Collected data
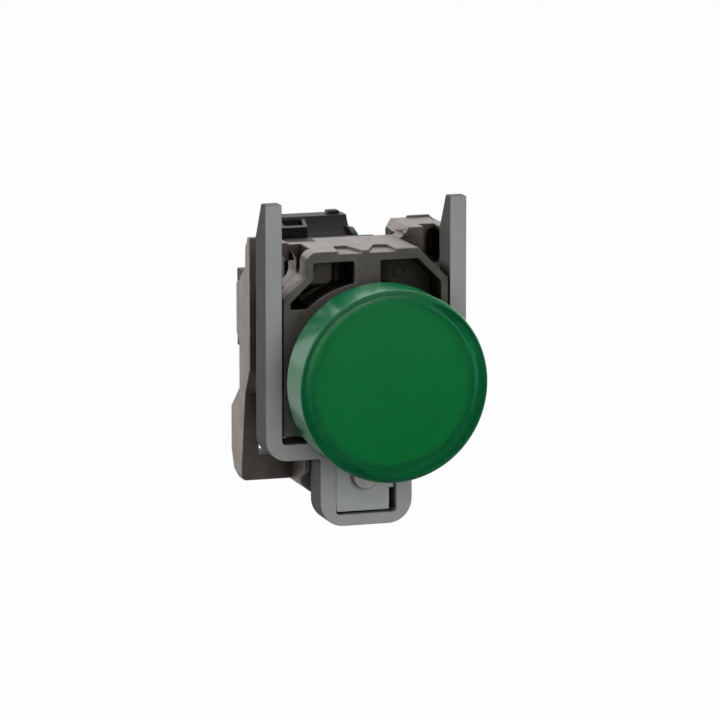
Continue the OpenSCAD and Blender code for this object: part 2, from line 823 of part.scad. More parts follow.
module upper_strip()
    color([0.8, 0.65, 0.35])
    translate([0, 0, block_rise])
    contact_strip();

module lower_strip()
    color([0.8, 0.65, 0.35])
    translate([0, 0, block_rise])
    rotate([0, 180, 0])
    contact_strip();

// Box clamp: a square tube along Z with a tapped back wall
module box_clamp()
    difference() {
        box(-terminal_x - cage_w / 2, -terminal_x + cage_w / 2, cage_front, cage_front + cage_l,
            terminal_z - cage_h / 2, terminal_z + cage_h / 2);
        box(-terminal_x - cage_w / 2 + cage_wall, -terminal_x + cage_w / 2 - cage_wall,
            cage_front + cage_wall, cage_front + cage_l - cage_wall,
            terminal_z - cage_h, terminal_z + cage_h);
        rod_y(terminal_screw_d / 2 + run, cage_front + cage_l - cage_wall - eps, cage_front + cage_l + eps,
            -terminal_x, terminal_z);
    }

module upper_clamp()
    color([0.7, 0.68, 0.62])
    translate([0, 0, block_rise])
    box_clamp();

module lower_clamp()
    color([0.7, 0.68, 0.62])
    translate([0, 0, block_rise])
    rotate([0, 180, 0])
    box_clamp();

// Terminal screw: it turns in the neck of the case and its end bears on the strip
module screw_with_slots()
    difference() {
        union() {
            rod_y(terminal_screw_d / 2, strip_y + strip_t + run, neck_back + run + eps, -terminal_x, terminal_z);
            rod_y(terminal_head_d / 2, neck_back + run, neck_back + run + terminal_head_t, -terminal_x, terminal_z);
        }
        for (turn = [0, 90])
            translate([-terminal_x, neck_back + run + terminal_head_t, terminal_z])
                rotate([0, turn, 0])
                translate([-1.5, -1, -0.35])
                cube([3, 2, 0.7]);
    }

module upper_screw()
    color([0.75, 0.75, 0.76])
    translate([0, 0, block_rise])
    screw_with_slots();

module lower_screw()
    color([0.75, 0.75, 0.76])
    translate([0, 0, block_rise])
    rotate([0, 180, 0])
    screw_with_slots();

lens();
diffuser();
lens_seal();
bezel();
panel_gasket();
collar_body();
lock_ring();
clamp_frame();
pressure_plate();
clamp_screw();
block_front();
block_case();
led();
led_leads();
led_socket();
circuit_board();
capacitor();
resistors();
rectifier();
upper_strip();
lower_strip();
upper_clamp();
lower_clamp();
upper_screw();
lower_screw();
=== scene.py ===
import json
import math

import bpy
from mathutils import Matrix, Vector
from mathutils.bvhtree import BVHTree

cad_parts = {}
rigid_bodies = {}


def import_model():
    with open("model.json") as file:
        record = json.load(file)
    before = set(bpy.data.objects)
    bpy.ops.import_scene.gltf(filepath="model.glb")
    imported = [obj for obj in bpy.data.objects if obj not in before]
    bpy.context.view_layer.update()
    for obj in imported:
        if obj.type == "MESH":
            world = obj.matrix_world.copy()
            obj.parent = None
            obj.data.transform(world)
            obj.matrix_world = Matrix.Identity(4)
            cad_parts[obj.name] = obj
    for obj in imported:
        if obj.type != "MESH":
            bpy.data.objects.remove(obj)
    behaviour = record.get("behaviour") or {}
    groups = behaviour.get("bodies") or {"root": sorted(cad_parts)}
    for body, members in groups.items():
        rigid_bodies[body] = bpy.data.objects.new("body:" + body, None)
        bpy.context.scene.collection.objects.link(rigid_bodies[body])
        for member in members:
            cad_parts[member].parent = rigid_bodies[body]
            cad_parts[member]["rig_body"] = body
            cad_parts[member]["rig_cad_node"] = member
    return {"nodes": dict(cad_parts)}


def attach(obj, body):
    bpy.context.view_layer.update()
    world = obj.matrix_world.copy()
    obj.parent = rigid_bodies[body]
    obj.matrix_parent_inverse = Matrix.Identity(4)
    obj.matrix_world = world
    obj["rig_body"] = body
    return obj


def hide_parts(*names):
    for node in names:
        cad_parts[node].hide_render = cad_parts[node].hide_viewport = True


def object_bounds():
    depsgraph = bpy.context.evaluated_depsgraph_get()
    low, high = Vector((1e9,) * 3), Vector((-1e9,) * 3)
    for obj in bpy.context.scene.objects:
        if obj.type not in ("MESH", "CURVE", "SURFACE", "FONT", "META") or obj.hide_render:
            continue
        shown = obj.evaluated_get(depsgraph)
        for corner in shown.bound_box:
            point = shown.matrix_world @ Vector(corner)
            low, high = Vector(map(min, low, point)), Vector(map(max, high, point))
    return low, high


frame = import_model()
nodes = frame["nodes"]
mm = 0.001
weld = 0.001 * mm  # new points nearer to each other than this are one
cadBox = [list(corner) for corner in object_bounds()]
print("frame loaded,", len(nodes), "nodes")


# Selecting, editing and finishing

def clearSelection():
    bpy.ops.object.select_all(action="DESELECT")


def pick(piece):
    clearSelection()
    piece.select_set(True)
    bpy.context.view_layer.objects.active = piece


def openMesh(piece, action="SELECT"):  # edit mode, with all or nothing selected
    pick(piece)
    bpy.ops.object.mode_set(mode="EDIT")
    bpy.ops.mesh.select_all(action=action)


def closeMesh():
    bpy.ops.object.mode_set(mode="OBJECT")


def rename(piece, name):
    piece.name = name
    piece.data.name = name


def applyModifiers(piece):
    pick(piece)
    for name in [modifier.name for modifier in piece.modifiers]:
        bpy.ops.object.modifier_apply(modifier=name)


def dress(piece, material, body, smoothAngle, nodeName):  # last step of every new piece
    pick(piece)
    bpy.ops.object.transform_apply(location=True, rotation=True, scale=True)
    bpy.ops.object.shade_smooth_by_angle(angle=math.radians(smoothAngle))
    flats = piece.modifiers.new("flatFaces", "WEIGHTED_NORMAL")  # no shading runs from an edge into a flat
    flats.keep_sharp = True
    applyModifiers(piece)
    piece.data.materials.clear()
    piece.data.materials.append(material)
    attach(piece, body)
    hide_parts(nodeName)


# Copies of the CAD shapes with their edges broken; reaches are in widths of the broken edge

rounding = {"weld": 0.002, "flatAngle": 0.5, "edgeAngle": 28, "shortest": 0.04, "segments": 2, "tries": 8,
            "strayReach": 1.3, "nearReach": 2.5}


def mergedCopy(nodeName, pieceName):  # one clean mesh with its flat faces whole
    pick(nodes[nodeName])
    bpy.ops.object.duplicate()
    piece = bpy.context.active_object
    rename(piece, pieceName)
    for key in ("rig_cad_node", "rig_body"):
        if key in piece:
            del piece[key]
    bpy.ops.object.parent_clear(type="CLEAR_KEEP_TRANSFORM")
    openMesh(piece)
    bpy.ops.mesh.customdata_custom_splitnormals_clear()
    bpy.ops.mesh.remove_doubles(threshold=rounding["weld"] * mm)
    bpy.ops.mesh.dissolve_limited(angle_limit=math.radians(rounding["flatAngle"]))
    closeMesh()
    return piece


def sharpEdges(piece):
    openMesh(piece, "DESELECT")
    bpy.ops.mesh.select_mode(type="EDGE")
    bpy.ops.mesh.edges_select_sharp(sharpness=math.radians(rounding["edgeAngle"]))
    closeMesh()
    points = piece.data.vertices
    sharp = set()
    for edge in piece.data.edges:
        first, second = (points[index].co for index in edge.vertices)
        if edge.select and (first - second).length > rounding["shortest"] * mm:
            sharp.add(edge.index)
    return sharp


def bevelled(plain, chosen, width):  # a copy on which only the chosen edges are broken
    pick(plain)
    bpy.ops.object.duplicate()
    piece = bpy.context.active_object
    weights = piece.data.attributes.new("bevel_weight_edge", "FLOAT", "EDGE")
    for index in chosen:
        weights.data[index].value = 1
    bevel = piece.modifiers.new("brokenEdges", "BEVEL")
    bevel.limit_method = "WEIGHT"
    bevel.width = width * mm
    bevel.segments = rounding["segments"]
    bevel.use_clamp_overlap = False
    bevel.miter_outer = "MITER_ARC"
    applyModifiers(piece)
    return piece


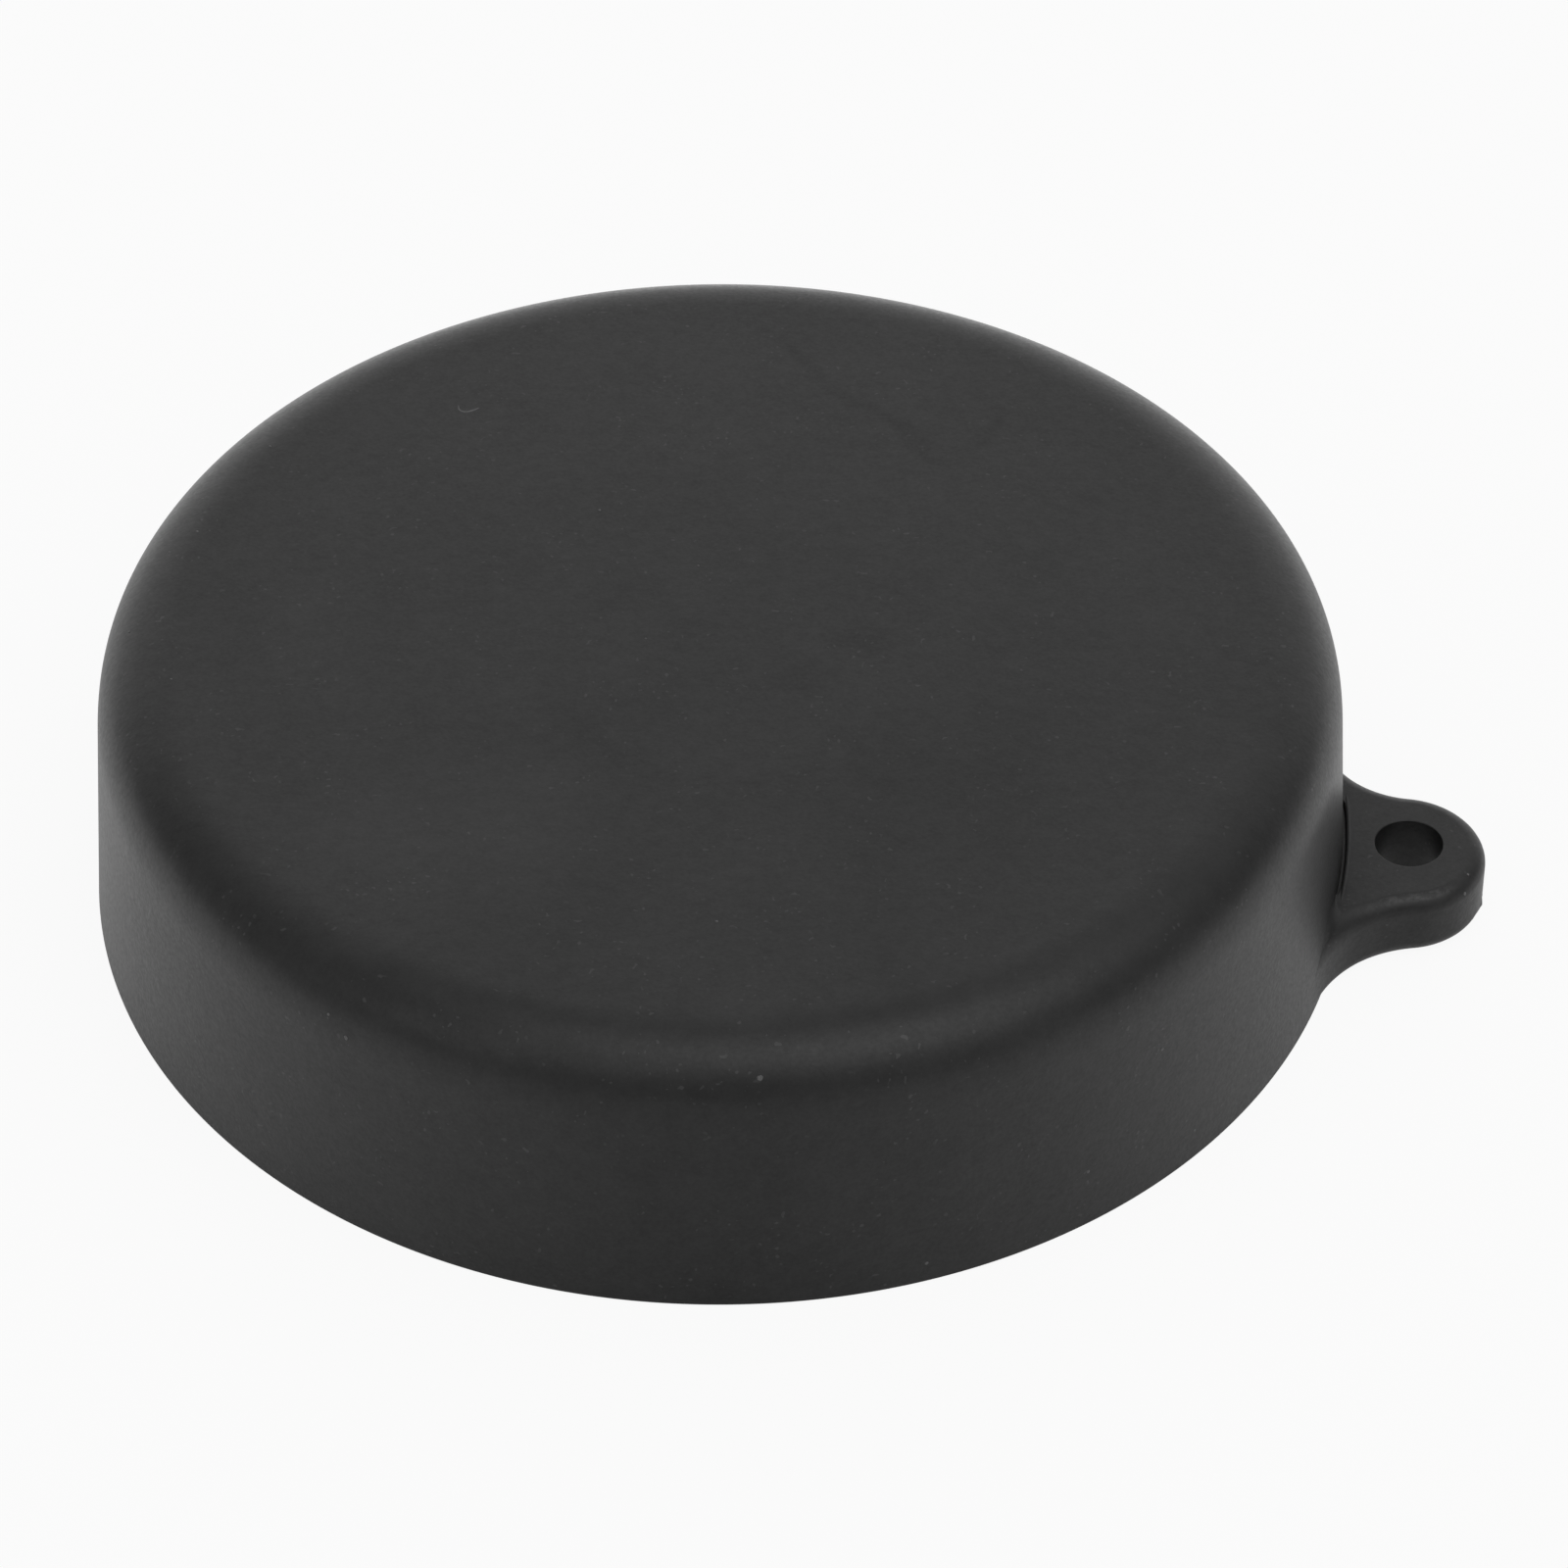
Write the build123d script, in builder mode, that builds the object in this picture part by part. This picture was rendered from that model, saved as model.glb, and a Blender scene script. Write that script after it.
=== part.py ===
"""Slip-on cover for the lens of an action camera, moulded in one piece of soft black rubber.

A shallow round cap with a drafted wall and a well rounded top edge. It stands on its open
mouth. A flat lug with a hole for a tether cord grows out of the wall, flush with the mouth.

Frame, in millimetres: the origin is the middle of the mouth, +Z points to the closed top
and +X points to the lug.
"""
from build123d import *
import math
import os

os.makedirs("parts", exist_ok=True)

# Cap
bore_diameter = 37.0        # slips over the rim of the lens
bore_depth = 7.8
wall = 1.5                  # side wall, measured at the mouth
top_thickness = 1.6
wall_draft = 3.0            # degrees that the outside leans in towards the top
edge_radius = 2.2           # round between the wall and the top
inner_corner_radius = 0.8

# Tether lug
lug_thickness = 2.3
end_offset = 1.81           # from the wall at the mouth to the middle of the lug's round end
top_end_radius = 2.66       # round end, at the lug's top face
mouth_end_radius = 2.47     # the same end at the mouth plane
short_flare_radius = 2.85   # concave flank that runs into the wall on the +Y side
long_flare_radius = 4.2     # the gentler flank on the -Y side
hole_diameter = 2.15
hole_offset = 1.98          # from the wall at the mouth to the axis of the hole
hole_side_offset = 0.18     # the hole lies this far to the +Y side of the round end's middle
lug_top_round = 0.53
lug_bottom_round = 0.3
flank_bury = 0.05           # how far the flanks run on into the wall

# Sizes that follow from those above
bore_radius = bore_diameter / 2
mouth_radius = bore_radius + wall
height = bore_depth + top_thickness
draft_slope = math.tan(math.radians(wall_draft))
top_radius = mouth_radius - height * draft_slope
end_x = mouth_radius + end_offset
hole_x = mouth_radius + hole_offset
lug_top_wall_radius = mouth_radius - lug_thickness * draft_slope


def flank(wall_radius, round_end, flare, side):
    """Gives a concave flank's root, middle and shoulder; side is 1 towards +Y, -1 towards -Y."""
    root_radius = wall_radius - flank_bury
    to_root = root_radius + flare
    to_end = round_end + flare
    flare_x = (end_x**2 + to_root**2 - to_end**2) / (2 * end_x)
    flare_centre = Vector(flare_x, side * math.sqrt(to_root**2 - flare_x**2))
    end_centre = Vector(end_x, 0)
    root = flare_centre * (root_radius / to_root)
    shoulder = end_centre + (flare_centre - end_centre) * (round_end / to_end)
    to_middle = ((root + shoulder) / 2 - flare_centre).normalized()
    middle = flare_centre + to_middle * flare
    return root, middle, shoulder


def lug_outline(wall_radius, round_end):
    """Gives the lug's plan: a round end, with a concave flank into the wall on each side."""
    root, middle, shoulder = flank(wall_radius, round_end, short_flare_radius, 1)
    far_root, far_middle, far_shoulder = flank(wall_radius, round_end, long_flare_radius, -1)
    with BuildSketch() as plan:
        with BuildLine():
            ThreePointArc(root, middle, shoulder)
            ThreePointArc(shoulder, (end_x + round_end, 0), far_shoulder)
            ThreePointArc(far_shoulder, far_middle, far_root)
            Line(far_root, root)
        make_face()
    return plan.sketch


# Lug, with its inner end inside the wall
with BuildPart() as lug:
    with BuildSketch(Plane.XY):
        add(lug_outline(mouth_radius, mouth_end_radius))
    with BuildSketch(Plane.XY.offset(lug_thickness)):
        add(lug_outline(lug_top_wall_radius, top_end_radius))
    loft(ruled=True)
    top_rim = lug.faces().sort_by(Axis.Z)[-1].edges().filter_by(GeomType.LINE, reverse=True)
    fillet(top_rim, lug_top_round)
    bottom_rim = lug.faces().sort_by(Axis.Z)[0].edges().filter_by(GeomType.LINE, reverse=True)
    fillet(bottom_rim, lug_bottom_round)

# Whole cover
with BuildPart() as lens_cover:
    with BuildSketch(Plane.XZ) as outside:
        with BuildLine():
            Polyline((0, 0), (mouth_radius, 0), (top_radius, height), (0, height), close=True)
        make_face()
        fillet(outside.vertices().sort_by_distance((top_radius, height))[0], edge_radius)
    revolve(axis=Axis.Z)
    add(lug.part)

    with BuildSketch(Plane.XZ) as inside:
        with BuildLine():
            Polyline((0, 0), (bore_radius, 0), (bore_radius, bore_depth), (0, bore_depth), close=True)
        make_face()
        fillet(inside.vertices().sort_by_distance((bore_radius, bore_depth))[0], inner_corner_radius)
    revolve(axis=Axis.Z, mode=Mode.SUBTRACT)

    with Locations((hole_x, hole_side_offset, lug_thickness)):
        Hole(hole_diameter / 2)

lens_cover.part.label = "lens_cover"
export_step(lens_cover.part, "parts/lens_cover.step")
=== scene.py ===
"""Looks of the lens cover: matte black rubber on a white floor, seen as in the photograph."""
import bmesh
import bpy
import math
from mathutils import Matrix, Vector, noise
from mathutils.geometry import tessellate_polygon


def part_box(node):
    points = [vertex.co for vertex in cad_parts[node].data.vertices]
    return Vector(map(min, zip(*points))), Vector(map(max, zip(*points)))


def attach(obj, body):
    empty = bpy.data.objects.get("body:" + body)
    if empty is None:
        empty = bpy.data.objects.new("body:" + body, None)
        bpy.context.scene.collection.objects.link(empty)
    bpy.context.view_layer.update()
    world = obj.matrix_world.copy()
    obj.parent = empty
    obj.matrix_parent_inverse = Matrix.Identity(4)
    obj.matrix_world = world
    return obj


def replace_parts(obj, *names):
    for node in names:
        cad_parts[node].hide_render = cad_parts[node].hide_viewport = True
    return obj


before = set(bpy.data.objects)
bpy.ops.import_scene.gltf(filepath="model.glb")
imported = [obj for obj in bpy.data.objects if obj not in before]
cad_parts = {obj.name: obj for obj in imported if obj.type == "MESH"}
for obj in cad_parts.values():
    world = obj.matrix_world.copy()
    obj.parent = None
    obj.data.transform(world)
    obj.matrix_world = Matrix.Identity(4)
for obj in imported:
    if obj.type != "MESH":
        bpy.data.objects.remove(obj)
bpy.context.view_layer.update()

MM = 0.001
UP = Vector((0.0, 0.0, 1.0))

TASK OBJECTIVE
Reproduce exactly the lines from the one containing "rod_y(terminal_head_d / 2, neck_back" through the one containing "cad_parts[member].parent = rigid_bodies[body]", inclusive, and nothing else.

FINAL ANSWER
            rod_y(terminal_head_d / 2, neck_back + run, neck_back + run + terminal_head_t, -terminal_x, terminal_z);
        }
        for (turn = [0, 90])
            translate([-terminal_x, neck_back + run + terminal_head_t, terminal_z])
                rotate([0, turn, 0])
                translate([-1.5, -1, -0.35])
                cube([3, 2, 0.7]);
    }

module upper_screw()
    color([0.75, 0.75, 0.76])
    translate([0, 0, block_rise])
    screw_with_slots();

module lower_screw()
    color([0.75, 0.75, 0.76])
    translate([0, 0, block_rise])
    rotate([0, 180, 0])
    screw_with_slots();

lens();
diffuser();
lens_seal();
bezel();
panel_gasket();
collar_body();
lock_ring();
clamp_frame();
pressure_plate();
clamp_screw();
block_front();
block_case();
led();
led_leads();
led_socket();
circuit_board();
capacitor();
resistors();
rectifier();
upper_strip();
lower_strip();
upper_clamp();
lower_clamp();
upper_screw();
lower_screw();
=== scene.py ===
import json
import math

import bpy
from mathutils import Matrix, Vector
from mathutils.bvhtree import BVHTree

cad_parts = {}
rigid_bodies = {}


def import_model():
    with open("model.json") as file:
        record = json.load(file)
    before = set(bpy.data.objects)
    bpy.ops.import_scene.gltf(filepath="model.glb")
    imported = [obj for obj in bpy.data.objects if obj not in before]
    bpy.context.view_layer.update()
    for obj in imported:
        if obj.type == "MESH":
            world = obj.matrix_world.copy()
            obj.parent = None
            obj.data.transform(world)
            obj.matrix_world = Matrix.Identity(4)
            cad_parts[obj.name] = obj
    for obj in imported:
        if obj.type != "MESH":
            bpy.data.objects.remove(obj)
    behaviour = record.get("behaviour") or {}
    groups = behaviour.get("bodies") or {"root": sorted(cad_parts)}
    for body, members in groups.items():
        rigid_bodies[body] = bpy.data.objects.new("body:" + body, None)
        bpy.context.scene.collection.objects.link(rigid_bodies[body])
        for member in members:
            cad_parts[member].parent = rigid_bodies[body]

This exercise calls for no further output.